What is needed. Look through the material and tally each line bearing the word "before". Give only the total.

---------------

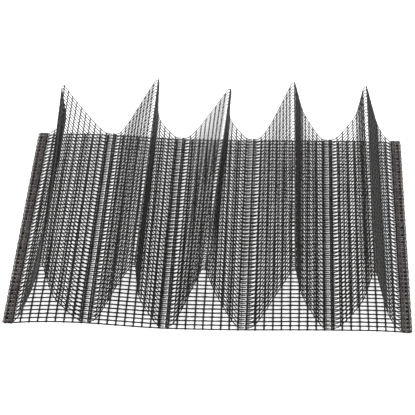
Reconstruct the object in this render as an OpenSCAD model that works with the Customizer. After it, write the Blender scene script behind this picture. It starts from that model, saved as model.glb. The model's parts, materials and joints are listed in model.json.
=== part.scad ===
// Baguette tray of coated open mesh. A flat base cloth carries a second cloth that is sewn to it
// along straight seams and stands up between them in ridges, so that a loaf lies over each seam.
// X runs across the channels, Y along them and Z up. The origin is the middle of the underside.
// Each cloth is drawn as a plain sheet as thick as two crossing yarns. It is cut at every seam
// and part of the way up each ridge, where the real cloth bends.

/* [Cloth] */
// Pitch of the weave: one opening and one yarn
cell = 8; // [7:0.5:9]
// Cells across the tray
cells_across = 47; // [47:1:48]
// Cells along the tray
cells_along = 52; // [20:1:80]
// Thickness of one cloth where two yarns cross
cloth = 1.2; // [0.8:0.1:1.2]

/* [Seams] */
// Seam lines, counted in cells from the left edge
seam_cells = [0.5, 9.6, 18.6, 27.8, 37.6, 46.5]; // [0:0.1:47]
// Distance between the two rows of stitches of one seam
row_spacing = 7.2; // [6:0.2:7.4]
// Needle thread, which lies on top
needle_thread_d = 0.6; // [0.4:0.1:0.8]
// Bobbin thread, which is sunk into the underside
bobbin_thread_d = 0.4; // [0.3:0.05:0.4]
// Width of the edge that is turned over at each side
hem_w = 9; // [8:0.5:11]

/* [Ridges] */
// Height of each crest at the front end
front_height = [59.5, 64.5, 63.5, 63.5, 61.5]; // [55:0.5:70]
// Height of each crest at the back end
back_height = [56.5, 67, 59, 67, 63.5]; // [55:0.5:70]
// How far each crest stands to the right of the middle of its seams at the front end
front_lean = [-4.5, 7.5, -1.5, 4.5, 3]; // [-15:0.5:15]
// The same at the back end
back_lean = [-14.5, 10.5, 12, 1.5, 1]; // [-15:0.5:15]
// Where the left side of each ridge bends at the front end, from 0 at its foot to 1 below the crest
front_left_share = [0.63, 0.59, 0.64, 0.65, 0.75]; // [0:0.01:1.3]
// Height of that bend
front_left_z = [31, 40, 40, 40, 31]; // [5:1:40]
// The same for the right side at the front end
front_right_share = [0.76, 0.84, 0.73, 0.77, 0.50]; // [0:0.01:1.3]
// Height of that bend
front_right_z = [27, 31, 40, 36, 17]; // [5:1:40]
// The left side at the back end
back_left_share = [1.25, 0.62, 0.68, 0.45, 0.75]; // [0:0.01:1.3]
// Height of that bend
back_left_z = [14, 40, 38, 23, 29]; // [5:1:40]
// The right side at the back end
back_right_share = [0.76, 1.00, 1.03, 0.71, 0.52]; // [0:0.01:1.3]
// Height of that bend
back_right_z = [40, 23, 25, 34, 18]; // [5:1:40]
// How far the valley goes on flat before it rises, as a share in the same way
valley_share = 0.12; // [0.05:0.01:0.2]
// How closely the cloth follows that bend, where 1 is a soft curve
bend_weight = 3; // [1:0.5:4]
// Radius of the fold along the crest, at the middle of the cloth
crest_r = 1.9; // [1.2:0.1:2.4]

/* [Motion] */
// Gap between two strips at a seam, where the cloth folds
fold_gap = 1; // [0.9:0.1:1.2]
// Distance from the middle of a strip's underside to the cut below its crest
crest_cut = 42; // [41:0.5:46]
// Gap between the two sides of that cut
cut_gap = 1.2; // [1:0.1:1.6]

/* [Hidden] */
width = cells_across * cell;
length = cells_along * cell;
seams = [for (s = seam_cells) s * cell - width / 2];
strips = len(seams) - 1;
foot = row_spacing / 2 + needle_thread_d;   // half of the flat valley along a seam
hem_foot = hem_w - cell / 2 + 0.5;          // the same beside a hem
foot_z = 1.5 * cloth;    // middle of the upper cloth where it lies on the base
top_z = 2 * cloth;       // upper face of both cloths together
hem_z = 3 * cloth;       // upper face of the turned edge
spans = 4;               // lengths into which a ridge is divided along Y
steps = 10;              // chords in one panel's curve
crest_steps = 8;         // chords in the fold along a crest
search_steps = 24;       // halvings when the cut is looked for
groove = [bobbin_thread_d + 0.3, bobbin_thread_d + 0.1];
smooth = 24;

SIDES = ["left", "right"];
function numbered(name, last) = [for (i = [1 : last]) str(name, "_", i)];
function sided(name, first, last) = [for (i = [first : last], s = SIDES) str(name, "_", i, "_", s)];

// Colours of the cloth, its turned edge and the thread
cloth_colour = "#2a2725";
hem_colour = "#36302e";
thread_colour = "#4a3f3b";

// ---- The ridge's shape at a share v of the way from the front end to the back ----

function mix(a, b, v) = a + (b - a) * v;
function seam_middle(i) = (seams[i] + seams[i + 1]) / 2;
function crest_x(i, v) = seam_middle(i) + mix(front_lean[i], back_lean[i], v);
function crest_z(i, v) = mix(front_height[i], back_height[i], v) - cloth / 2;

// side is -1 for the panel on the left of a ridge, 1 for the one on its right
function at_hem(i, side) = side < 0 ? i == 0 : i == strips - 1;
function foot_x(i, side) = seams[side < 0 ? i : i + 1] - side * (at_hem(i, side) ? hem_foot : foot);
function across(i, side, v, share) = mix(foot_x(i, side), crest_x(i, v), share);
// The two corners that a side's curve is pulled towards: one in the valley, one higher up
function valley(i, side, v) = [across(i, side, v, valley_share), foot_z];
function bend(i, side, v) = side < 0
    ? [across(i, side, v, mix(front_left_share[i], back_left_share[i], v)),
        mix(front_left_z[i], back_left_z[i], v)]
    : [across(i, side, v, mix(front_right_share[i], back_right_share[i], v)),
        mix(front_right_z[i], back_right_z[i], v)];
function fold_middle(i, v) = [crest_x(i, v), crest_z(i, v) - crest_r];
// How steeply a side meets the fold along the crest, where past 90 degrees it overhangs
function steepness(i, side, v) =
    let (d = fold_middle(i, v) - bend(i, side, v))
    atan2(d[1], -side * d[0]) + asin(crest_r / norm(d));
function fold_point(i, v, a) = fold_middle(i, v) + crest_r * [sin(a), cos(a)];

// A curve from a to c that is pulled towards the corner b
function pulled(a, b, c, t, weight = 1) =
    let (p = (1 - t) * (1 - t), q = 2 * t * (1 - t) * weight, r = t * t)
    (p * a + q * b + r * c) / (p + q + r);
// A point of a side's curve, from its foot at t = 0 to the crest's fold at t = 1
function panel_point(i, side, v, t) =
    let (a = valley(i, side, v), b = bend(i, side, v))
    t < 0.5
        ? pulled([foot_x(i, side), foot_z], a, (a + b) / 2, 2 * t)
        : pulled((a + b) / 2, b, fold_point(i, v, side * steepness(i, side, v)), 2 * t - 1, bend_weight);

// The share t at which the curve is as far as r from the middle of the strip's underside
function share_at(i, side, v, r, low = 0.5, high = 1, n = search_steps) =
    let (t = (low + high) / 2, p = panel_point(i, side, v, t) - [seam_middle(i), 0])
    n == 0 ? t : norm(p) < r
        ? share_at(i, side, v, r, t, high, n - 1)
        : share_at(i, side, v, r, low, t, n - 1);

// ---- A sheet along a curve that may change from the front end to the back ----

function normal_at(points, k) =
    let (d = points[min(k + 1, len(points) - 1)] - points[max(k - 1, 0)])
    [-d[1], d[0]] / norm(d);
function outline(points) = concat(
    [for (k = [0 : len(points) - 1]) points[k] + normal_at(points, k) * cloth / 2],
    [for (k = [len(points) - 1 : -1 : 0]) points[k] - normal_at(points, k) * cloth / 2]
);

// curves holds one curve for each place along Y, all with the same number of points
module sheet(curves) {
    m = 2 * len(curves[0]);
    last = len(curves) - 1;
    corners = [for (j = [0 : last], p = outline(curves[j])) [p[0], length * (j / last - 0.5), p[1]]];
    // Both faces of the sheet are split along the same diagonals, so that it stays equally thick
    sides = [for (j = [0 : last - 1], k = [0 : m - 1])
        let (n = (k + 1) % m, a = j * m + k, b = j * m + n, c = a + m, d = b + m)
        each k < m / 2 ? [[a, b, d], [a, d, c]] : [[a, b, c], [b, d, c]]];
    // Each end is a row of small quads along the curve, because one face would not be convex
    ends = [for (k = [0 : m / 2 - 2])
        let (quad = [k, k + 1, m - 2 - k, m - 1 - k])
        each [[quad[3], quad[2], quad[1], quad[0]], [for (corner = quad) last * m + corner]]];
    polyhedron(corners, concat(sides, ends));
}

// ---- Cloth ----

// One base strip, from the middle of one seam to the middle of the next
module base_strip(i) {
    x0 = i == 0 ? -width / 2 + cloth : seams[i] + fold_gap / 2;
    x1 = i == strips - 1 ? width / 2 - cloth : seams[i + 1] - fold_gap / 2;
    color(cloth_colour) difference() {
        translate([x0, -length / 2, 0]) cube([x1 - x0, length, cloth]);
        for (x = stitch_rows(i))
            translate([x - groove[0] / 2, -length / 2 - 1, -1]) cube([groove[0], length + 2, groove[1] + 1]);
    }
}

// The lower part of one side of a ridge, with its foot on the base strip
module ridge_panel(i, side) {
    end = side < 0
        ? (i == 0 ? -width / 2 + cloth : seams[i] + fold_gap / 2)
        : (i == strips - 1 ? width / 2 - cloth : seams[i + 1] - fold_gap / 2);
    color(cloth_colour) sheet([for (j = [0 : spans])
        let (v = j / spans, cut = share_at(i, side, v, crest_cut - cut_gap / 2))
        concat([[end, foot_z]], [for (k = [0 : steps]) panel_point(i, side, v, cut * k / steps)])]);
}

// The upper part of a ridge: the tops of both panels and the fold between them
module ridge_crest(i) {
    color(cloth_colour) sheet([for (j = [0 : spans])
        let (
            v = j / spans,
            cut = [for (side = [-1, 1]) share_at(i, side, v, crest_cut + cut_gap / 2)]
        )
        concat(
            [for (k = [0 : crest_steps]) panel_point(i, -1, v, mix(cut[0], 1, k / crest_steps))],
            [for (k = [1 : crest_steps - 1])
                fold_point(i, v, mix(-steepness(i, -1, v), steepness(i, 1, v), k / crest_steps))],
            [for (k = [crest_steps : -1 : 0]) panel_point(i, 1, v, mix(cut[1], 1, k / crest_steps))]
        )]);
}

// The base cloth's edge, turned up and over the edge of the upper cloth
module hem(side) {
    x = side * width / 2;
    color(hem_colour) rotate([90, 0, 0]) linear_extrude(length, center = true) polygon([
        [x, 0], [x, hem_z], [x - side * hem_w, hem_z],
        [x - side * hem_w, top_z], [x - side * cloth, top_z], [x - side * cloth, 0]
    ]);
}

// ---- Thread ----

// The stitch rows that lie on a strip: two on a hem, one on its half of any other seam
function hem_rows(side) = [for (k = [-0.5, 0.5])
    side * (width / 2 - cloth - (hem_w - cloth) / 2) + k * row_spacing * 0.7];
function left_rows(i) = i == 0 ? hem_rows(-1) : [seams[i] + row_spacing / 2];
function right_rows(i) = i == strips - 1 ? hem_rows(1) : [seams[i + 1] - row_spacing / 2];
function stitch_rows(i) = concat(left_rows(i), right_rows(i));

module threads(rows, d, z) {
    color(thread_colour) for (x = rows)
        translate([x, 0, z]) rotate([90, 0, 0]) cylinder(h = length, d = d, center = true, $fn = smooth);
}
module needle_thread(rows, surface = top_z) threads(rows, needle_thread_d, surface + needle_thread_d / 2);
module bobbin_thread(rows) threads(rows, bobbin_thread_d, groove[1] - bobbin_thread_d / 2);

// ---- The tray ----

for (i = [0 : strips - 1]) {
    base_strip(i);
    ridge_crest(i);
    for (s = [0, 1])
        ridge_panel(i, 2 * s - 1);
}
hem(-1);  // hem_left
hem(1);  // hem_right
needle_thread(hem_rows(-1), hem_z);  // needle_thread_1
needle_thread(hem_rows(1), hem_z);  // needle_thread_6
bobbin_thread(hem_rows(-1));  // bobbin_thread_1
bobbin_thread(hem_rows(1));  // bobbin_thread_6
for (k = [1 : strips - 1]) {
    needle_thread(right_rows(k - 1));
    needle_thread(left_rows(k));
    bobbin_thread(right_rows(k - 1));
    bobbin_thread(left_rows(k));
}
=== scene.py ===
"""Baguette tray: a flat mesh cloth with a corrugated mesh cloth sewn on it, woven yarn by yarn.

Every cloth is built the same way. A row function gives, for one place along the tray, the points,
face normals and cross directions of the cloth at given places across it. weave() lays warps along
the tray and wefts across it on that surface, each yarn passing over and under its neighbours.
All lengths are in metres.
"""

import json
import math

import bpy
import numpy as np
from mathutils import Matrix, Vector


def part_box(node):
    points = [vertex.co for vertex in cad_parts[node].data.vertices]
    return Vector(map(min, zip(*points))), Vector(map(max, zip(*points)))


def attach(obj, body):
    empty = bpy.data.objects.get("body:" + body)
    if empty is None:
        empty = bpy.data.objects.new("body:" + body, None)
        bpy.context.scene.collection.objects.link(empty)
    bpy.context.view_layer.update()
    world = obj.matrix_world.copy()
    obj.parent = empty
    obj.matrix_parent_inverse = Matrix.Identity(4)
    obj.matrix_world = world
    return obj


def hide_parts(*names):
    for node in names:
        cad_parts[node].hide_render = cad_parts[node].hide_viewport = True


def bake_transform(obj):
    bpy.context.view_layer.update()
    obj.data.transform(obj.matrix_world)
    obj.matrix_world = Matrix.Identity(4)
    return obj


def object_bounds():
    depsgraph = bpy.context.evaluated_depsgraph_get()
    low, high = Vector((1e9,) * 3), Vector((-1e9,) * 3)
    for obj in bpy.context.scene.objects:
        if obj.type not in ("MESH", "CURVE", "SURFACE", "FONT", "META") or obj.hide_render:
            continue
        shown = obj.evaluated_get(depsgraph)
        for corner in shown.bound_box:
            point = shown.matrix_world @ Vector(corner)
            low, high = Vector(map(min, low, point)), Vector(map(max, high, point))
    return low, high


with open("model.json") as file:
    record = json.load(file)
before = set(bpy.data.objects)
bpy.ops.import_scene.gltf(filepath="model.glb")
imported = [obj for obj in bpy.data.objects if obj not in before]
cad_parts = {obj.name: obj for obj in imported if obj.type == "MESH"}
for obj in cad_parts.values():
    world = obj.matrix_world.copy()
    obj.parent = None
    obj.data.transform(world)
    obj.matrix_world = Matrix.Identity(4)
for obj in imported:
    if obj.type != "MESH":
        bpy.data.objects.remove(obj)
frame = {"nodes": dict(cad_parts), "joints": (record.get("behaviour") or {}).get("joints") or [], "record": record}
cad_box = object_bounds()

# ---- Sizes that the frame doesn't state ----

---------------

Solution below. 3